“Hamlet” à l’Odéon : Christiane Jatahy rate le coche
La comédienne Clothilde Hesme incarne un Hamlet au féminin dans une création de Christiane Jatahy, artiste mondialement connue pour ses adaptations radicales des classiques de la littérature. Dans un univers contemporain, le célèbre héros shakespearien rejoue la tragédie avec ses fantômes, entre rêve et cauchemar, dans une scénographie sophistiquée, mais sans mystère, sans poésie ni métaphysique. Shakespeare devient presque ennuyeux.
Promesse d’un songe mystérieux
On attendait avec ferveur ce projet théâtral, comme on espérait du très beau prologue qui voit apparaître Clothilde Hesme, silhouette androgyne et coupe à la garçonne, pantalon noir et débardeur idoine, derrière l’écran brumeux d’une forêt sauvage.
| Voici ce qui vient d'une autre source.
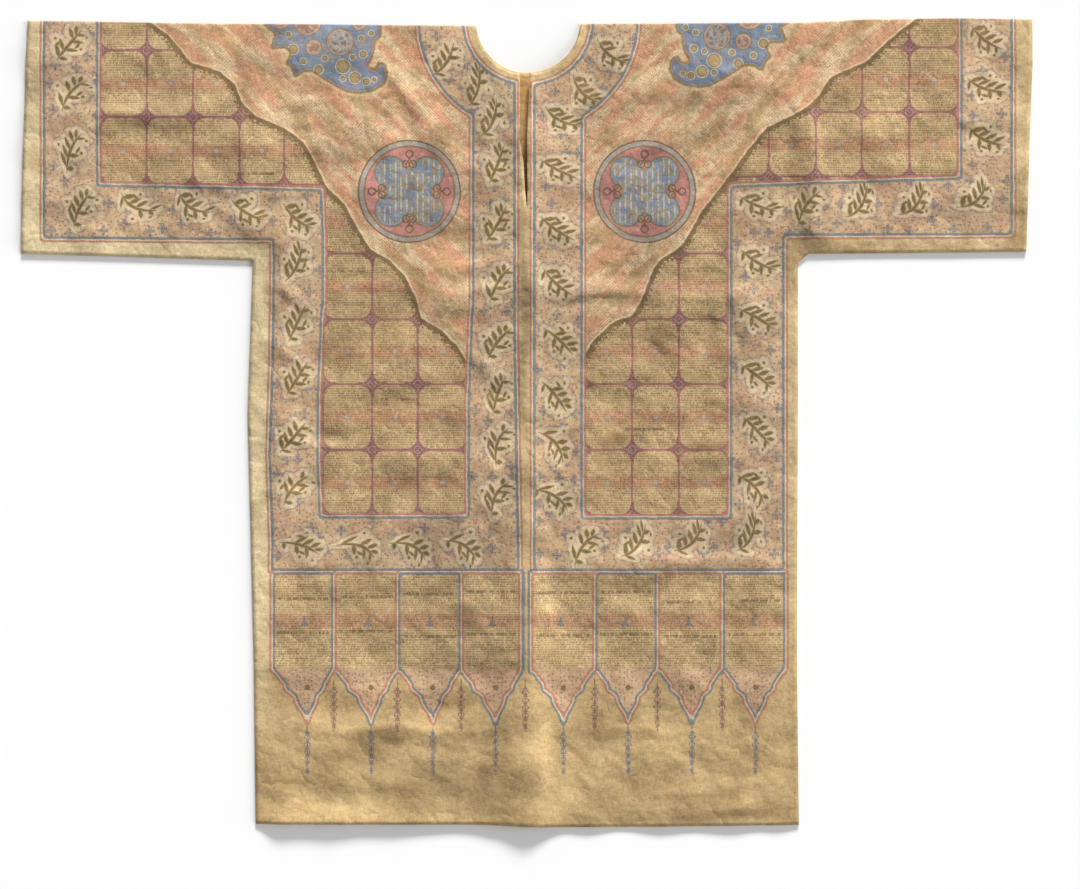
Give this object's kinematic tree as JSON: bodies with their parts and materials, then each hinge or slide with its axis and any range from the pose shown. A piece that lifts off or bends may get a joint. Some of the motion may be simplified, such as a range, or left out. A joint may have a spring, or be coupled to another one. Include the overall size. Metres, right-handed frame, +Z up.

L’effet, d’une puissante sophistication due à la vidéo, vient multiplier les strates d’une histoire énigmatique où le fantôme paternel, joué par Loïc Corbery, hante d’une manière cinématographique et surdimensionnée l’espace. Le père fantomatique est là qui ne lâche pas son fils, à qui il demande de le venger. En effet, le père d’Hamlet a été assassiné par son frère pour lui dérober le Royaume de Danemark et épouser quelques mois plus tard son épouse Gertrude. Et l’histoire va se rembobiner, dans la proposition théâtrale de Jatahy. Le héros, ici une jeune femme, se remémore tous les événements, croise les personnages de l’histoire, pour finalement ne jamais parvenir à se débarrasser de ces fantômes qui l’obsèdent.
La vengeance des femmes
Passé ce prologue prometteur, le spectacle semble s’enliser dans une contemporanéité au réalisme ordinaire, qui, à force de gommer le symbolique et l’énigmatique, semble patiner dans le vide. Le choix de faire jouer Hamlet par une femme n’est pas en soi une nouveauté, puisque Sarah Bernhardt à la fin du XIXe siècle, Angela Winkler un siècle plus tard et Anne Alvaro, plus récemment, ont endossé les habits de ce rôle mythique. Pourquoi pas ? Christiane Jatahy souhaite concentrer la pièce sur les trois rôles féminins, Hamlet devenue une femme à sa maturité, Gertrude sa mère et Ophélie sa fiancée, pour en faire les égéries d’une lutte contre le patriarcat et sa violence incarnées par Claudius, le frère meurtrier, Polonius, le père d’Ophélie, Rosencranz et Guildenstern, les amis d’Hamlet. Tout ce qui relève de la complexité dans la longue pièce de Shakespeare, dont le héros ne cesse de traquer la vérité, feint la folie pour tenter de comprendre et de confondre les meurtriers, renvoie ses amis pour traquer des preuves et retrouver des motivations de combattre, dans un combat sans fin pour justifier sa propre existence, s’étiole ici malgré le talent des comédiens qui font ce qu’ils peuvent.
Drame ordinaire
Que voit-on ? Une jeune adulte qui semble revendiquer une posture non genrée, Clothilde Hesme, révoltée contre une mère possessive, superficielle et alcoolisée, incarnée par Servane Ducorps. On crie et on chante des standards de variété américaine, Claudius semble traverser l’espace avec le flegme d’un jeune cadre dynamique, auquel Mathieu Sampeur prête son physique avantageux. Les personnages vivent leur vie en ingurgitant des repas vite expédiés, dans une cuisine au rouge rutilant qui fait fumer les casseroles que l’on se jette à la figure, comme dans la pièce “Qui a peur de Virginia Woolf”. La pâte à pizza et les œufs valsent sur le sofa. La nouvelle traduction de Dorothée Zumstein, en simplifiant le texte, auquel la metteure en scène a rajouté des extraits de son choix, ne valorise pas sa poésie. Clothilde Hesme, solitaire et grave, demeure écorchée dans ce maelström orageux et vain. Soudain, Ophélie, qu’incarne avec sa présence sombre Isabel Abreu, surgit et tournoie, dans un long monologue en portugais comme si elle se dépossédait de sa posture de victime pour la transformer en héroïne de la révolte, symbole de toutes les femmes violentées. Le portugais se mêle soudain au français avec Tonan Quito qui joue Polonius, comme s’il était étranger à ce drame. Tout cela manque curieusement de cohérence et de sens.